The same thing happened with Snap (SNAP). It plummeted 56% in six months after its IPO. But sheer size wasn’t the only thing holding back Spotify. It didn’t have a traditional initial public offering (IPO). Instead, it had a “direct listing.”

In other words, it didn’t hire Goldman Sachs (GS)JPMorgan (JPM), or any other bank to underwrite its IPO. It simply offered its shares directly to the public without any help from Wall Street. No company had ever done this before!

Without the support of a major bank, Spotify fell 10% on its first day of trading. And it spent the next two years treading water. Many investors gave up on the stock…

And That Got Our Team Interested in Spotify Late Last Year

As you may know, buying hated stocks is one of the best moneymaking strategies. When “the crowd” throws in the towel on a stock, I often recommend swooping in to pick up shares on the cheap.

So, our team recommended Spotify last November. We called it our “#1 Failed IPO,” because Spotify was arguably the most misunderstood company on the planet.

Most people think Spotify is just a music streaming company. And it’s true. Spotify’s music streaming platform is second to none. The app is simple and easy to use. It’s also “smart.” The more you use Spotify, the better its artificial intelligence gets at recommending songs and artists you’ll like.

But we didn’t recommend Spotify for any of these reasons. We pounded the table on Spotify because it’s rapidly becoming something of a monopoly in the “audio industry.” It’s doing what Facebook did with social media, what Amazon did with online shopping, and what Google did with online advertising. And it isn’t just dominating the music market.

Spotify Has Made an Aggressive Push Into Podcasts

Podcasts are one of the fastest growing industries on the planet. Over the past decade, podcast usage has tripled. Much like Netflix did in streaming, Spotify has established itself as the world’s #1 destination for podcasts.

Last year, Spotify spent about $400 million on three podcast-related acquisitions: Parcast, Gimlet, and Anchor. Many analysts questioned these moves. They said Spotify was spending too much money.

They were wrong. Spotify’s big bet on podcasts is really paying off. In February, it acquired the wildly popular Bill Simmons Podcast.

Spotify followed that up two months later by acquiring The Joe Rogan Experience—the world’s most popular podcast. A couple of weeks ago, Spotify signed an exclusive deal with Kim Kardashian.

The next day, Spotify announced it had inked an exclusive partnership with DC and Warner Bros. In short, the world’s biggest podcasters, influencers, and brands are partnering exclusively with Spotify.

Spotify Cornering the Podcast Industry Should Be THE Biggest Story in the Business World

It’s going to make Spotify an even stronger business than it is today. You see, people still listen to old songs from 40 years ago. But most podcasts go “stale” quickly. So, people will typically download several new podcasts a week to keep up with their favorite programs. Every download feeds into Spotify’s growing “targeted advertising” business.

And its domination comes with another advantage: leverage over music labels.

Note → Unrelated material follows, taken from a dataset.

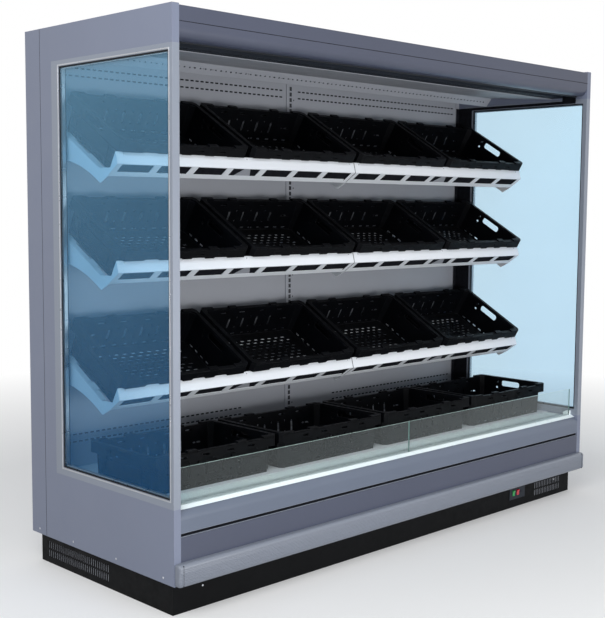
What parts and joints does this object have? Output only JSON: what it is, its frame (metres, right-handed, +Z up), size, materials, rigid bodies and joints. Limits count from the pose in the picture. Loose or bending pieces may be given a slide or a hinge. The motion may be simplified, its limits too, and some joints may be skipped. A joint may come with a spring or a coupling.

Eventually, Spotify will have so much leverage that the best rising music artists will sign directly with Spotify. That’s right.

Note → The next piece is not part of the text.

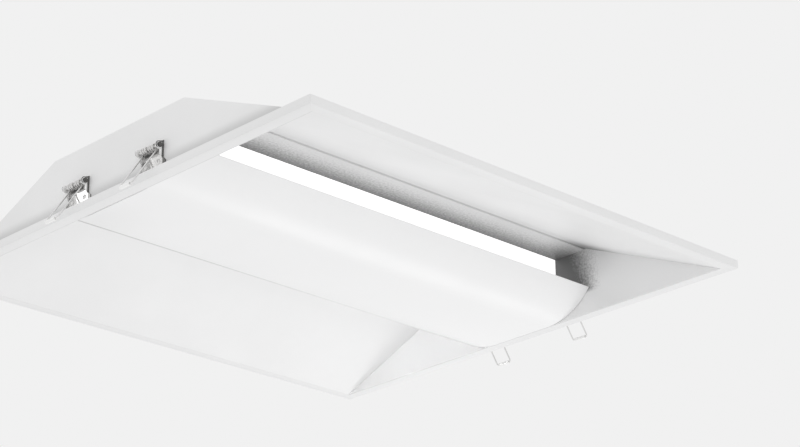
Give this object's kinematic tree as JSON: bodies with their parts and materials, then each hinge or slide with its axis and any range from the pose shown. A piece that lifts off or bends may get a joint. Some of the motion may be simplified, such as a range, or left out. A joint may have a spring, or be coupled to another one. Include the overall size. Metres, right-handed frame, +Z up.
{
  "type": "recessed ceiling light",
  "caption": "Square recessed ceiling light with sloped reflector sides, a curved centre panel, hidden light strips and sprung ceiling clips.",
  "frame": {"origin": "centre of the ceiling opening, in the plane of the ceiling's lower face, which the upper edge of the trim's outer leg meets", "axes": "+Z up into the ceiling, +X along the centre panel towards one pair of clips, +Y across it"},
  "size_m": [0.6434, 0.6, 0.0908],
  "materials": {
    "white_paint": "matt white powder coat",
    "white_panel_paint": "matt white powder coat on aluminium",
    "zinc_steel": "bright zinc",
    "bright_nickel": "bright nickel plate",
    "raw_aluminium": "mill finish",
    "white_circuit_board": "white solder mask",
    "green_circuit_board": "green solder mask",
    "light_emitter": "phosphor resin",
    "opal_plastic": "opal, satin",
    "white_nylon": "moulded",
    "sleeve_plastic": "smooth",
    "brass": "turned",
    "black_rubber": "matt",
    "wire_insulation": "extruded"
  },
  "bodies": {
    "housing": {"trim_rail_front": "white_paint", "trim_rail_right": "white_paint", "trim_rail_back": "white_paint", "trim_rail_left": "white_paint", "corner_keys": "zinc_steel", "trim_screws": "zinc_steel", "housing_top": "white_paint", "side_reflector_front": "white_paint", "side_reflector_back": "white_paint", "end_plate_left": "white_paint", "end_plate_right": "white_paint", "joint_strips": "white_paint", "end_plate_rivets": "zinc_steel", "led_carrier_front": "raw_aluminium", "led_carrier_back": "raw_aluminium", "carrier_rivets": "zinc_steel", "led_board_front": "white_circuit_board", "led_board_back": "white_circuit_board", "led_emitters": "light_emitter", "light_strip_front": "opal_plastic", "light_strip_back": "opal_plastic", "gear_tray": "white_paint", "tray_screws": "zinc_steel", "post_bushes": "white_nylon", "driver_case": "zinc_steel", "driver_lid": "zinc_steel", "driver_board": "green_circuit_board", "driver_screws": "zinc_steel", "terminal_block": "white_nylon", "terminal_screws": "brass", "cable_grommet": "black_rubber", "cable_clamp": "white_nylon", "earth_stud": "brass", "mains_wiring": "wire_insulation", "light_wiring": "wire_insulation", "clip_bracket_1": "bright_nickel", "clip_bracket_2": "bright_nickel", "clip_bracket_3": "bright_nickel", "clip_bracket_4": "bright_nickel", "clip_rivets": "bright_nickel"},
    "panel": {"centre_panel": "white_panel_paint", "panel_ribs": "zinc_steel", "panel_posts": "raw_aluminium", "post_screws": "zinc_steel"},
    "clip_arm_1": {"clip_spring_1": "bright_nickel", "clip_pin_1": "bright_nickel", "clip_sleeve_1": "sleeve_plastic"},
    "clip_arm_2": {"clip_spring_2": "bright_nickel", "clip_pin_2": "bright_nickel", "clip_sleeve_2": "sleeve_plastic"},
    "clip_arm_3": {"clip_spring_3": "bright_nickel", "clip_pin_3": "bright_nickel", "clip_sleeve_3": "sleeve_plastic"},
    "clip_arm_4": {"clip_spring_4": "bright_nickel", "clip_pin_4": "bright_nickel", "clip_sleeve_4": "sleeve_plastic"}
  },
  "joints": [
    {"name": "panel_drop", "type": "slide", "parent": "housing", "child": "panel", "axis": [0, 0, -1], "range_m": [0, 0.035]},
    {"name": "clip_1_swing", "type": "hinge", "parent": "housing", "child": "clip_arm_1", "pos_m": [-0.2925, -0.059, 0.0267], "axis": [0, 1, 0], "range_deg": [0, 140], "stiffness_Nm_per_rad": 0.06, "springref_deg": -22.92},
    {"name": "clip_2_swing", "type": "hinge", "parent": "housing", "child": "clip_arm_2", "pos_m": [-0.2925, 0.059, 0.0267], "axis": [0, 1, 0], "range_deg": [0, 140], "stiffness_Nm_per_rad": 0.06, "springref_deg": -22.92},
    {"name": "clip_3_swing", "type": "hinge", "parent": "housing", "child": "clip_arm_3", "pos_m": [0.2925, -0.059, 0.0267], "axis": [0, -1, 0], "range_deg": [0, 140], "stiffness_Nm_per_rad": 0.06, "springref_deg": -22.92},
    {"name": "clip_4_swing", "type": "hinge", "parent": "housing", "child": "clip_arm_4", "pos_m": [0.2925, 0.059, 0.0267], "axis": [0, -1, 0], "range_deg": [0, 140], "stiffness_Nm_per_rad": 0.06, "springref_deg": -22.92}
  ]
}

I believe Spotify will eventually become the world’s largest music label.

Spotify Is Winning Over People’s Ears the Same Way Netflix Won People’s Eyeballs

In its early days, Netflix was just a “platform” where folks could watch TV shows and movies created by others. The real secret to Netflix’s success was what it did next.

It leveraged its powerful position as the dominant streaming platform to invest in content. Today, many of the world’s most popular shows, movies, and specials are produced and owned by Netflix.

I’m talking about wildly popular shows like Dave Chapelle’s comedy specials, “viral” hits like Tiger King, and acclaimed TV series like Ozark.

Spotify is well on its way to achieving the same with music and podcasts. And investors are finally taking notice. The stock has soared a 125% since March!

That’s a staggering move. We’re talking about a company worth 50 billion dollars, not a small, speculative biotech stock.

Spotify is, without question, one of the hottest stocks in the world. Eventually, it will likely be worth hundreds of billions of dollars and considered a “hall of fame” stock.